Audio Version Of The Blog – 3/7/22

Listen to an Audio Version of the Blog
Download:MP3 Audio

“The Chinese Leopard Has Leaped Down From The Tree”(Linkedin)

My new article on Linkedin “The Chinese Leopard Has Leaped Down from the Tree

China often conducts itself like a leopard that is sitting in a tree, waiting for the right moment to leap down on its prey. In the tug-of-war between Russia and the US over Russia’s invasion into Ukraine, China did not take sides. Until recently, when it announced that it will not join the sanctions against Russia, and has promoted “the biggest-ever natural gas supply deal” with Russian gas exporter Gazprom.

At the same time, China directly threatened the US regarding America’s attempts to embolden Taiwan. On two occasions, China sent offensive, almost vulgar warnings to the US. On the first occasion, they said, “We must sternly warn the United States that whoever plays with fire will burn himself. If it plays the ‘salami-slicing’ tactics on the Taiwan question, it is their fingers [sic] that will be cut off.” On the second occasion, a Chinese official stated, “If the US wants to embolden the ‘Taiwan independence’ … the US will pay a heavy price for its adventurist act. If the US tries to intimidate and pressure China … the so-called military deterrence [American army] will be reduced to scrap iron.”

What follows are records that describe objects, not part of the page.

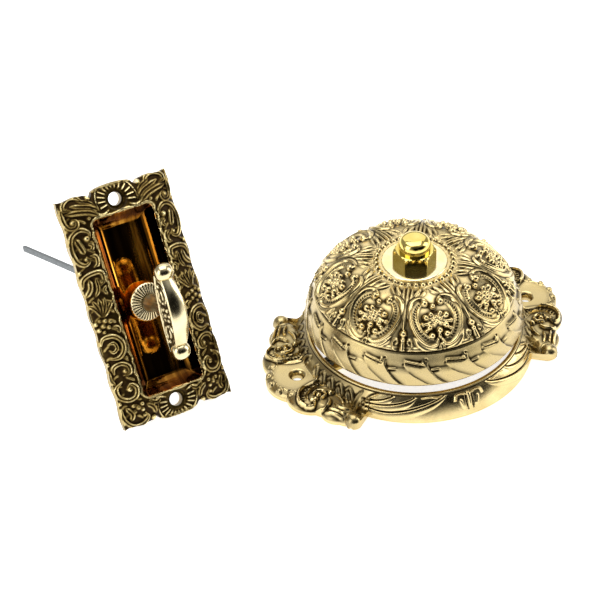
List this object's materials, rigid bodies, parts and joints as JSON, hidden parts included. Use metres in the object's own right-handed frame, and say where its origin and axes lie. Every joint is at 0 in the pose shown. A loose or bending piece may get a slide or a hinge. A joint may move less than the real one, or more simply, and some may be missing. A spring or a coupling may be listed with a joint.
{
  "type": "twist doorbell",
  "caption": "Antique brass twist doorbell: a key on a dished ornamental plate turns a spindle, and a domed relief gong on an eared ring hides the wheels and loose hammers.",
  "frame": {"origin": "on the bell's axis in the plane of its back, which is the table in the picture and the door in use: the mouth of the hub's slot for the spindle", "axes": "+Z along the bell's axis towards the cap nut, +X through the two ear holes; the key plate leans at -X"},
  "size_m": [0.2196, 0.2049, 0.094],
  "materials": {
    "bell_brass": "polished, dark old patina in the relief",
    "base_brass": "polished, dark old patina in the relief",
    "plate_brass": "rubbed bright on the ridges, dark brown patina in the ground",
    "key_brass": "polished by handling",
    "nut_brass": "bright polished",
    "works_brass": "as machined, satin",
    "works_steel": "grey drawn steel"
  },
  "bodies": {
    "frame": {"face_plate": "plate_brass", "base_ring": "base_brass", "back_bridge": "works_brass", "bridge_screws": "works_steel", "front_bridge": "works_brass", "pillar_1": "works_brass", "pillar_2": "works_brass", "pillar_3": "works_brass", "stop_studs": "works_steel", "spring_anchor": "works_steel", "return_spring": "works_steel", "gong_post": "works_steel", "gong": "bell_brass", "seat_nut": "works_brass", "seat_washer": "works_brass", "cap_nut": "nut_brass"},
    "driver": {"driver_hub": "works_brass", "hub_clip": "works_steel", "driver_wheel": "works_brass", "driver_stop": "works_steel"},
    "idler": {"idler_pinion": "works_steel", "idler_wheel": "works_brass"},
    "striker": {"striker_hub": "works_steel", "striker_arm": "works_brass", "hammer_pin_right": "works_steel", "hammer_pin_left": "works_steel"},
    "hammer_r": {"hammer_right": "works_steel"},
    "hammer_l": {"hammer_left": "works_steel"},
    "key": {"turn_key": "key_brass", "rosette": "key_brass", "spindle": "works_steel", "key_pin": "works_steel", "key_washer": "works_brass"}
  },
  "joints": [
    {"name": "driver_turn", "type": "hinge", "parent": "frame", "child": "driver", "pos_m": [0, 0, 0.0045], "axis": [0, 0, 1], "range_deg": [-40, 40], "stiffness_Nm_per_rad": 0.002},
    {"name": "idler_spin", "type": "hinge", "parent": "frame", "child": "idler", "pos_m": [0, 0.0192, 0.0045], "axis": [0, 0, 1], "range_deg": [-120, 120]},
    {"name": "striker_spin", "type": "hinge", "parent": "frame", "child": "striker", "pos_m": [0, 0, 0.0155], "axis": [0, 0, 1], "range_deg": [-360, 360]},
    {"name": "hammer_swing_right", "type": "hinge", "parent": "striker", "child": "hammer_r", "pos_m": [0.034, 0, 0.0209], "axis": [0, 0, 1], "range_deg": [-25, 25]},
    {"name": "hammer_swing_left", "type": "hinge", "parent": "striker", "child": "hammer_l", "pos_m": [-0.034, 0, 0.0209], "axis": [0, 0, 1], "range_deg": [-25, 25]},
    {"name": "key_turn", "type": "hinge", "parent": "frame", "child": "key", "pos_m": [-0.11785, 0.03324, 0.04658], "axis": [0.1564, -0.9201, 0.3591], "continuous": true}
  ],
  "couplings": [
    {"joint": "idler_spin", "follows": "driver_turn", "ratio": -3},
    {"joint": "striker_spin", "follows": "driver_turn", "ratio": 9}
  ]
}
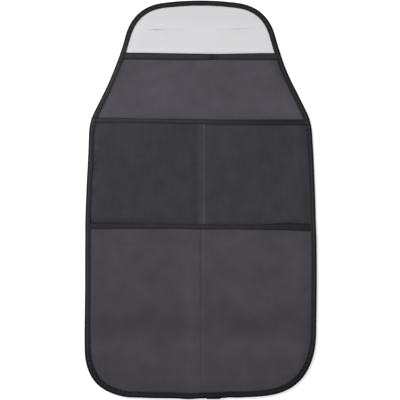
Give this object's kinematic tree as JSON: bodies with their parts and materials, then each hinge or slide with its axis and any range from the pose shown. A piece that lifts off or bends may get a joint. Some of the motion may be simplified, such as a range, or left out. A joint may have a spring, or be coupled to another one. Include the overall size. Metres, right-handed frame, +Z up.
{
  "type": "car seat kick mat",
  "caption": "Flat fabric mat that covers the back of a car seat, with a mesh pocket, a cloth pocket, a frosted slit top panel and a folded tape binding.",
  "frame": {"origin": "on the surface that the mat lies on, under the middle of its bounding box", "axes": "+X across the mat, +Y along it from the bottom edge to the top edge, +Z up out of its front face"},
  "size_m": [0.407, 0.6995, 0.0125],
  "materials": {
    "frosted_film": "frosted",
    "upper_cloth": "woven",
    "pocket_mesh": "open mesh",
    "lower_cloth": "woven",
    "hem_tape": "ribbed tape",
    "binding_tape": "ribbed tape"
  },
  "bodies": {
    "root": {"top_panel": "frosted_film", "main_panel": "upper_cloth", "join_tape": "hem_tape", "mesh_pocket": "pocket_mesh", "mesh_pocket_hem": "hem_tape", "lower_pocket": "lower_cloth", "lower_pocket_hem": "hem_tape", "edge_binding": "binding_tape"}
  },
  "joints": []
}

On the face of it, China seems to have indeed chosen sides. But I would not draw conclusions prematurely. Like a leopard, they are very clever. In my opinion, they have joined the side they actually want to weaken.

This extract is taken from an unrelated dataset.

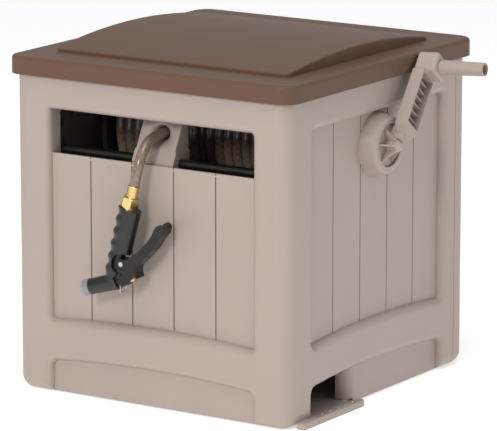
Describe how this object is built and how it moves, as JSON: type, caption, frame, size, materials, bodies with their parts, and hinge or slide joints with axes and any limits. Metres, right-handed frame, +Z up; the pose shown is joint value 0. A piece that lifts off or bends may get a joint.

Despite its audacious proclamations, the Chinese government has no interest in fighting against America. China is too dependent on American purchasing power to risk going to war with it. They would go to great lengths to avoid a military conflict with the US.

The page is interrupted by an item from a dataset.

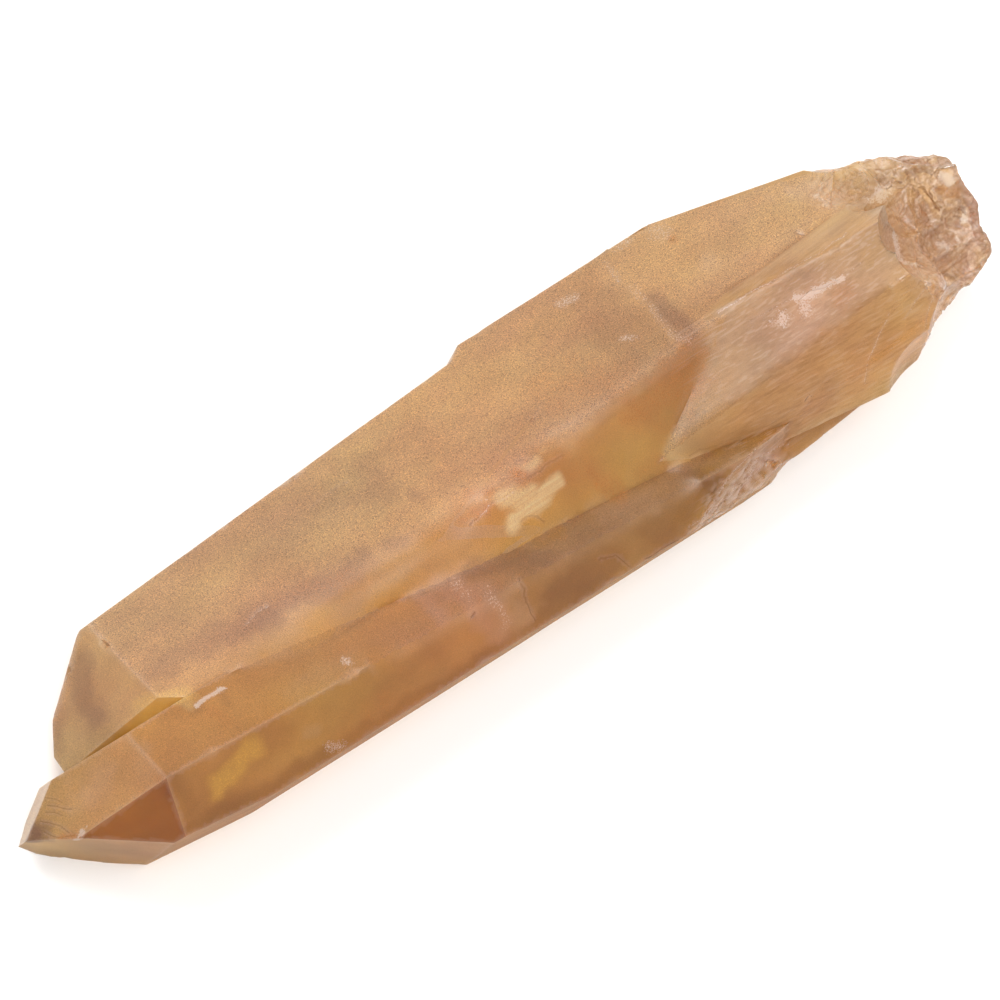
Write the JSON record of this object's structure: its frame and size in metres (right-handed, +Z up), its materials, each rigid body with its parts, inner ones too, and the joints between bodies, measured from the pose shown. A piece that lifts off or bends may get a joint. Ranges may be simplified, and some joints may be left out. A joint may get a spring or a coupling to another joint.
{
  "type": "natural quartz crystal point",
  "caption": "Natural citrine point: long six-sided quartz crystals grown side by side, frosted faces, sharp tips at one end and a rough broken base.",
  "frame": {"origin": "centre of the bounding box's bottom, on the surface that the specimen lies on", "axes": "+X along the crystals' common long axis toward the points, +Y toward the side crystal with the longest point, +Z up as it lies"},
  "size_m": [0.1204, 0.0292, 0.0207],
  "materials": {
    "citrine": "frosted, satin grown faces with glossy fractures, smoky honey yellow, milky inside"
  },
  "bodies": {
    "root": {"crystal": "citrine"}
  },
  "joints": []
}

With Russia, the situation is different. China has its eyes set on the vast, ore and oil rich, and nearly empty lands stretching from Siberia to the Ural Mountains—an area several times bigger than China itself. With Russia’s current strength, China cannot conquer it. However, if Russia were to become weak and exhausted, it would be much easier for China to take over the land without much resistance. The longer it continues, the weaker Russia will become, and the easier it will be for China to bite off chunks of Siberia for itself.

Wars bring about changes. Big wars bring about big changes. World War I led to the creation of the United Nations and the Treaty of Versailles, which helped seat Hitler at the helm of Germany. World War II created the communist bloc under the Warsaw Pact, and the Western bloc under the North Atlantic Treaty Organization (NATO), which set off the Cold War.

The current conflict is not a world war, at least not yet, but its impact is nevertheless profound. The war in Ukraine is exposing the futility of ego-wars, and in the end, every war is an ego-war. The crisis in Ukraine proves that if we want to coexist peacefully, we must learn how to rise above our egos on the personal, social, political, and international levels.

Now, after millennia of serving our egos, we are on the verge of realizing that the only thing that is bad in our world is our own ego. The ego has promised us the world, but it has destroyed it. We must counter it with an equal force of positivity, or it will end us all.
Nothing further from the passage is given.